M. T. Presley, “System and Method for Distributing Processing of a Single-Process Application Having First and Second Objects in a Network Having Local and Remote Processes,” U.S. Patent No. 8,266,201, September 2012

An object-oriented computer program contains interacting objects that carry out specific program logic. Single process programming techniques assume that all objects reside within the same process hosted on a single computer system. Distributed programming systems, on the other hand, are designed to support objects across multiple processes, usually hosted on separate computers. This invention overcomes the shortcomings of previous systems and methods of adapting single-process legacy systems and distributed applications by modifying object classes during load time.

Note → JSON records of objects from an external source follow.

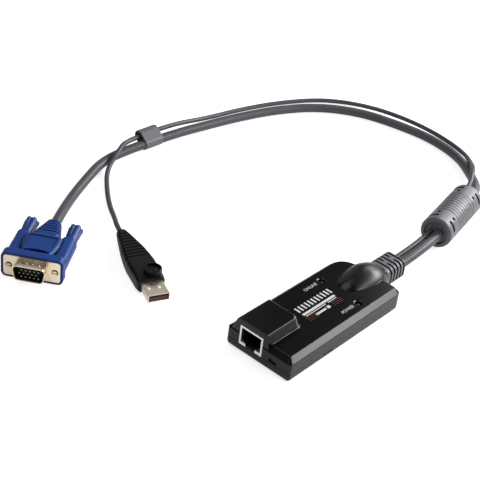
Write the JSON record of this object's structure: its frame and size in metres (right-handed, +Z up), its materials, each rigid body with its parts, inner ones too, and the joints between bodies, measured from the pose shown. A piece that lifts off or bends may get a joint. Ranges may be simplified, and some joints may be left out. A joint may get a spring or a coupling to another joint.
{
  "type": "keyboard, video and mouse adapter cable",
  "caption": "Small black adapter box with a network socket at one end and a strain-relieved pair of cables at the other, ending in a video plug and a serial bus plug.",
  "frame": {"origin": "bottom centre of the adapter box with its socket and cable boot, on the surface it lies on", "axes": "+X from the network socket along the box to the cable end, +Y to the left seen from the socket end looking along +X, +Z up out of the top of the box"},
  "size_m": [0.3205, 0.2145, 0.0206],
  "materials": {
    "case_gloss_black": "gloss",
    "zinc_steel": "satin",
    "board_green": "gloss",
    "nickel_sheet": "bright",
    "black_plastic": "matt",
    "gold_plate": "bright",
    "aluminium_can": "satin",
    "white_plastic": "matt",
    "clear_lens": "clear",
    "grey_vinyl": "matt",
    "ferrite_ceramic": "matt",
    "cable_vinyl": "satin",
    "blue_vinyl": "satin",
    "blue_plastic": "satin",
    "dark_plastic": "matt",
    "black_vinyl": "satin"
  },
  "bodies": {
    "adapter": {"upper_shell": "case_gloss_black", "lower_shell": "case_gloss_black", "case_screws": "zinc_steel", "circuit_board": "board_green", "jack_shield": "nickel_sheet", "jack_insert": "black_plastic", "jack_contacts": "gold_plate", "video_chip": "black_plastic", "line_driver_chip": "black_plastic", "chip_leads": "nickel_sheet", "network_transformer": "black_plastic", "capacitors": "aluminium_can", "crystal": "nickel_sheet", "video_header": "white_plastic", "usb_header": "white_plastic", "online_led": "clear_lens", "power_led": "clear_lens", "cable_boot": "grey_vinyl", "ferrite_core": "ferrite_ceramic", "ferrite_overmould": "grey_vinyl", "cable_collar": "grey_vinyl", "video_cable": "cable_vinyl", "usb_cable": "cable_vinyl", "video_plug_shell": "nickel_sheet", "video_plug_insulator": "black_plastic", "video_plug_pins": "gold_plate", "video_plug_hood": "blue_vinyl", "usb_plug_shell": "nickel_sheet", "usb_plug_tongue": "dark_plastic", "usb_plug_contacts": "gold_plate", "usb_plug_hood": "black_vinyl"},
    "left_thumbscrew": {"left_thumbscrew_screw": "zinc_steel", "left_thumbscrew_knob": "blue_plastic"},
    "right_thumbscrew": {"right_thumbscrew_screw": "zinc_steel", "right_thumbscrew_knob": "blue_plastic"}
  },
  "joints": [
    {"name": "left_thumbscrew_turn", "type": "hinge", "parent": "adapter", "child": "left_thumbscrew", "pos_m": [-0.08845, 0.14498, 0.00775], "axis": [0.8381, 0.5455, 0], "continuous": true},
    {"name": "right_thumbscrew_turn", "type": "hinge", "parent": "adapter", "child": "right_thumbscrew", "pos_m": [-0.07482, 0.12404, 0.00775], "axis": [0.8381, 0.5455, 0], "continuous": true}
  ]
}
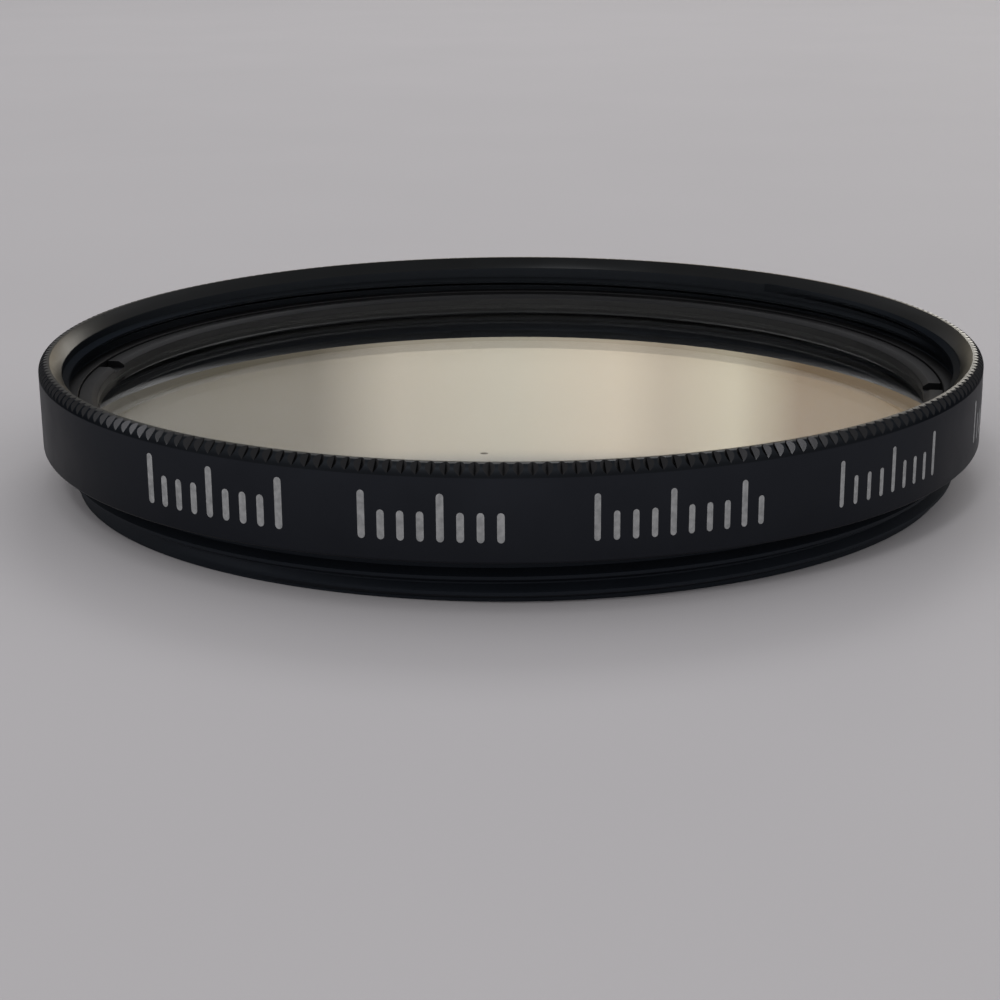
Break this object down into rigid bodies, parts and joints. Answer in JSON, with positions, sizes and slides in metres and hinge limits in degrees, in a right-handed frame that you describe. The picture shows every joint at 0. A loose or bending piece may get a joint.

The systems and methods of this invention provide a computer method for distributive processing of an object on a plurality of processes. A computer system and method are provided for making modifications to run-time coding of object-oriented software that enables distributed execution. The method automatically modifies object class definitions as the objects are loaded into the executing process. More particularly, the code modifications cause instances of the classes to interact with a distributed run-time system that allows all objects to be migrated between processes. Because the class definitions are modified at run time, a programmer does not need to add any code for application distribution. Thus, no programmer expertise in distributed systems is necessary, or any a priori knowledge of the program flow.